--- START Information supplied ---
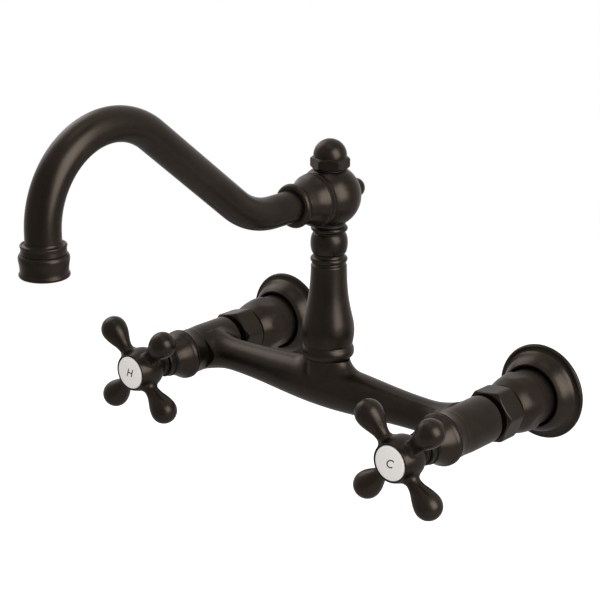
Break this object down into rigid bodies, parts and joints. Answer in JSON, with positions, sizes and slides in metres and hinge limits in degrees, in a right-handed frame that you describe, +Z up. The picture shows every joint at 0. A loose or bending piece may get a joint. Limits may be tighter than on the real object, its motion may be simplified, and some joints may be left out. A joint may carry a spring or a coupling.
{
  "type": "wall-mounted bridge faucet",
  "caption": "Wall-mounted bridge faucet for a vessel sink with cross handles, a turned column and a high arched swivel spout in a dark oil-rubbed bronze finish.",
  "frame": {"origin": "on the wall, halfway between the two inlet axes", "axes": "+X towards the cold side, -Y out of the wall, +Z up; the valve axes lie in the plane z = 0"},
  "size_m": [0.262, 0.3239, 0.2273],
  "materials": {
    "bronze": "dark oil-rubbed bronze coating, satin",
    "dark_bronze": "near-black bronze coating, satin",
    "bare_brass": "machined, bare",
    "steel": "stainless, plain",
    "rubber": "moulded, matt",
    "porcelain": "white, glazed",
    "alumina": "lapped",
    "white_plastic": "moulded, pale grey",
    "black_plastic": "moulded, black"
  },
  "bodies": {
    "faucet_body": {"bridge_body": "bronze", "column": "bronze", "swivel_post": "bare_brass", "post_orings": "rubber", "thrust_washer": "black_plastic", "cap_washer": "black_plastic", "cap_nut": "bronze", "hot_wall_flange": "bronze", "hot_inlet_connector": "bronze", "hot_union_nut": "bronze", "hot_union_washer": "rubber", "hot_tailpiece": "bronze", "hot_seat_seal": "rubber", "hot_fixed_disc": "alumina", "hot_cartridge_body": "bare_brass", "hot_bonnet": "bronze", "hot_ring_nut": "dark_bronze", "cold_wall_flange": "bronze", "cold_inlet_connector": "bronze", "cold_union_nut": "bronze", "cold_union_washer": "rubber", "cold_tailpiece": "bronze", "cold_seat_seal": "rubber", "cold_fixed_disc": "alumina", "cold_cartridge_body": "bare_brass", "cold_bonnet": "bronze", "cold_ring_nut": "dark_bronze"},
    "spout": {"spout_ball": "bronze", "ball_plug": "bronze", "spout_gasket": "rubber", "spout_cap": "bronze", "spout_collar": "bronze", "spout_tube": "bronze", "outlet_collar": "bronze", "outlet_shell": "bronze", "aerator_washer": "rubber", "aerator_insert": "white_plastic"},
    "hot_control": {"hot_handle": "bronze", "hot_handle_screw": "steel", "hot_index_button": "porcelain", "hot_stem": "bare_brass", "hot_stem_orings": "rubber", "hot_moving_disc": "alumina"},
    "cold_control": {"cold_handle": "bronze", "cold_handle_screw": "steel", "cold_index_button": "porcelain", "cold_stem": "bare_brass", "cold_stem_orings": "rubber", "cold_moving_disc": "alumina"}
  },
  "joints": [
    {"name": "spout_swivel", "type": "hinge", "parent": "faucet_body", "child": "spout", "pos_m": [0, -0.079, 0.1178], "axis": [0, 0, 1], "range_deg": [-100, 100]},
    {"name": "hot_handle_turn", "type": "hinge", "parent": "faucet_body", "child": "hot_control", "pos_m": [-0.1016, -0.1382, 0], "axis": [0, -1, 0], "range_deg": [0, 90]},
    {"name": "cold_handle_turn", "type": "hinge", "parent": "faucet_body", "child": "cold_control", "pos_m": [0.1016, -0.1382, 0], "axis": [0, -1, 0], "range_deg": [-90, 0]}
  ]
}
--- END Information supplied ---
* Stated task: Return the lines above exactly, keeping every word.

* Completed exercise:
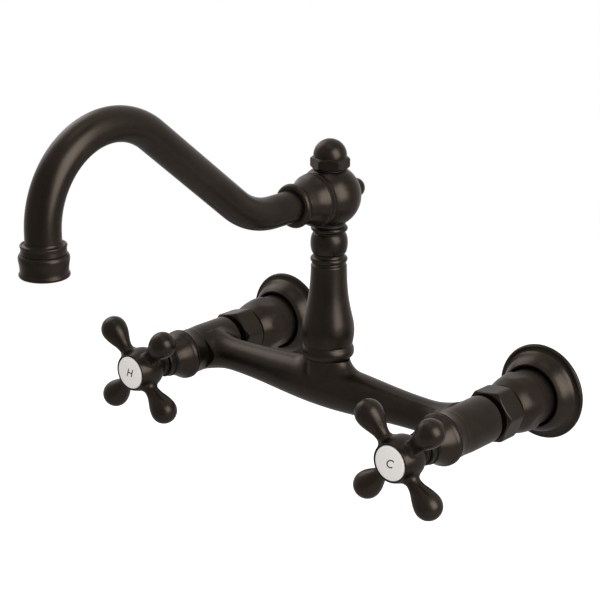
Break this object down into rigid bodies, parts and joints. Answer in JSON, with positions, sizes and slides in metres and hinge limits in degrees, in a right-handed frame that you describe, +Z up. The picture shows every joint at 0. A loose or bending piece may get a joint. Limits may be tighter than on the real object, its motion may be simplified, and some joints may be left out. A joint may carry a spring or a coupling.
{
  "type": "wall-mounted bridge faucet",
  "caption": "Wall-mounted bridge faucet for a vessel sink with cross handles, a turned column and a high arched swivel spout in a dark oil-rubbed bronze finish.",
  "frame": {"origin": "on the wall, halfway between the two inlet axes", "axes": "+X towards the cold side, -Y out of the wall, +Z up; the valve axes lie in the plane z = 0"},
  "size_m": [0.262, 0.3239, 0.2273],
  "materials": {
    "bronze": "dark oil-rubbed bronze coating, satin",
    "dark_bronze": "near-black bronze coating, satin",
    "bare_brass": "machined, bare",
    "steel": "stainless, plain",
    "rubber": "moulded, matt",
    "porcelain": "white, glazed",
    "alumina": "lapped",
    "white_plastic": "moulded, pale grey",
    "black_plastic": "moulded, black"
  },
  "bodies": {
    "faucet_body": {"bridge_body": "bronze", "column": "bronze", "swivel_post": "bare_brass", "post_orings": "rubber", "thrust_washer": "black_plastic", "cap_washer": "black_plastic", "cap_nut": "bronze", "hot_wall_flange": "bronze", "hot_inlet_connector": "bronze", "hot_union_nut": "bronze", "hot_union_washer": "rubber", "hot_tailpiece": "bronze", "hot_seat_seal": "rubber", "hot_fixed_disc": "alumina", "hot_cartridge_body": "bare_brass", "hot_bonnet": "bronze", "hot_ring_nut": "dark_bronze", "cold_wall_flange": "bronze", "cold_inlet_connector": "bronze", "cold_union_nut": "bronze", "cold_union_washer": "rubber", "cold_tailpiece": "bronze", "cold_seat_seal": "rubber", "cold_fixed_disc": "alumina", "cold_cartridge_body": "bare_brass", "cold_bonnet": "bronze", "cold_ring_nut": "dark_bronze"},
    "spout": {"spout_ball": "bronze", "ball_plug": "bronze", "spout_gasket": "rubber", "spout_cap": "bronze", "spout_collar": "bronze", "spout_tube": "bronze", "outlet_collar": "bronze", "outlet_shell": "bronze", "aerator_washer": "rubber", "aerator_insert": "white_plastic"},
    "hot_control": {"hot_handle": "bronze", "hot_handle_screw": "steel", "hot_index_button": "porcelain", "hot_stem": "bare_brass", "hot_stem_orings": "rubber", "hot_moving_disc": "alumina"},
    "cold_control": {"cold_handle": "bronze", "cold_handle_screw": "steel", "cold_index_button": "porcelain", "cold_stem": "bare_brass", "cold_stem_orings": "rubber", "cold_moving_disc": "alumina"}
  },
  "joints": [
    {"name": "spout_swivel", "type": "hinge", "parent": "faucet_body", "child": "spout", "pos_m": [0, -0.079, 0.1178], "axis": [0, 0, 1], "range_deg": [-100, 100]},
    {"name": "hot_handle_turn", "type": "hinge", "parent": "faucet_body", "child": "hot_control", "pos_m": [-0.1016, -0.1382, 0], "axis": [0, -1, 0], "range_deg": [0, 90]},
    {"name": "cold_handle_turn", "type": "hinge", "parent": "faucet_body", "child": "cold_control", "pos_m": [0.1016, -0.1382, 0], "axis": [0, -1, 0], "range_deg": [-90, 0]}
  ]
}